There has been very little research into the health of rural populations in New Zealand. Part of this has been due to a lack of an agreed definition as to what constitutes “rural”. Another aspect has been political – both within academia and with regard regional and national politics. Within the two New Zealand medical schools, despite targeted government funding the focus is on biomedical rather than health services research. Thus neither school has a dedicated chair in rural health studies, while most academics publishing in the field are rural clinicians with a part-time interest and little training in research. With regards the regional and national scenes, for decades we have seen a centralisation of services and resources on the main centres, shortages in the rural workforce and a political focus on new hospitals and specialist services. The talk will examine the definition of rurality, will talk about rural populations and health services and discuss ways of assessing health needs.

Presenter's Bio:

Ross Lawrenson has a Diploma in Community Health (Otago) and a Doctorate of Medicine form University of London. He has published more than 30 peer reviewed publications on rural health. He is a board member of the rural New Zealand GP Network.

‘‘Who partners up? Educational Assortative Matching and the Distribution of Income in New Zealand’’

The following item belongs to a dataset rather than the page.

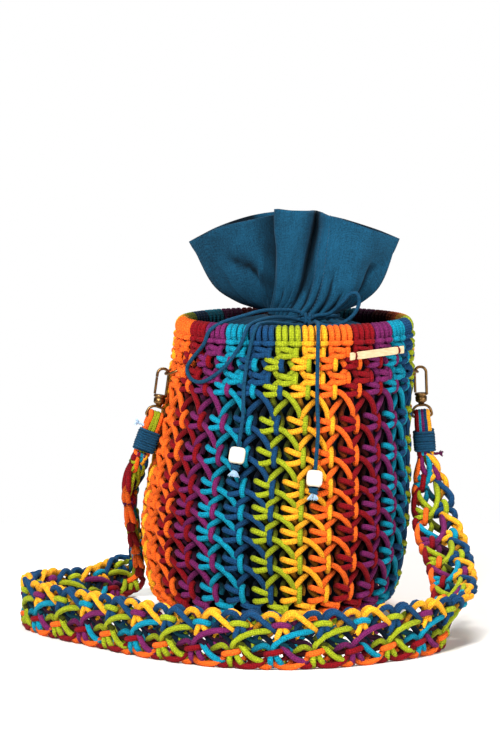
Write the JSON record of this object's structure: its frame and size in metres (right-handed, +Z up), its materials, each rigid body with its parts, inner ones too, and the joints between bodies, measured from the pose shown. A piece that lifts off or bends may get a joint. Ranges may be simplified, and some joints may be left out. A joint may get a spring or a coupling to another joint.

  • Date: Tuesday 19 February 2019
  • Time: 1:10pm - 2pm
  • Location: K.G.06

Omoniyi Alimi, NIDEA and Waikato Management School, University of Waikato, Hamilton, New Zealand

Abstract:

Educational assortative matching among couples, i.e. the phenomenon whereby the high-educated have partners who are also high-educated, can be a driver of the distribution of income in New Zealand - which has experienced rising inequality, increased educational attainment and a relatively low, and falling, wage premium for higher levels of education.  Using data from the Censuses of Population and Dwellings and a counterfactual randomisation methodology, we find that educational assortative matching has increased and driven by increased matching in the middle of the educational distribution.  Spatially, higher and increasing levels of educational assortative matching is seen in metropolitan areas and has had an inequality-increasing impact on the distribution of income, especially for the full-time employed. Additionally, sorting on observable characteristics such as age and location are also inequality-increasing and sorting on unobservable characteristics that impact on income can play an important role as well.

Presenter's Bio:

Omoniyi Alimi recently submitted his PhD, jointly supervised at the National Institute of Demographic and Economic Analysis and the Department of Economics at the University of Waikato. He is currently a Teaching Fellow in the Waikato Management School. His research focuses on the impact of ageing, migration and assortative matching on income inequality within and between New Zealand urban areas.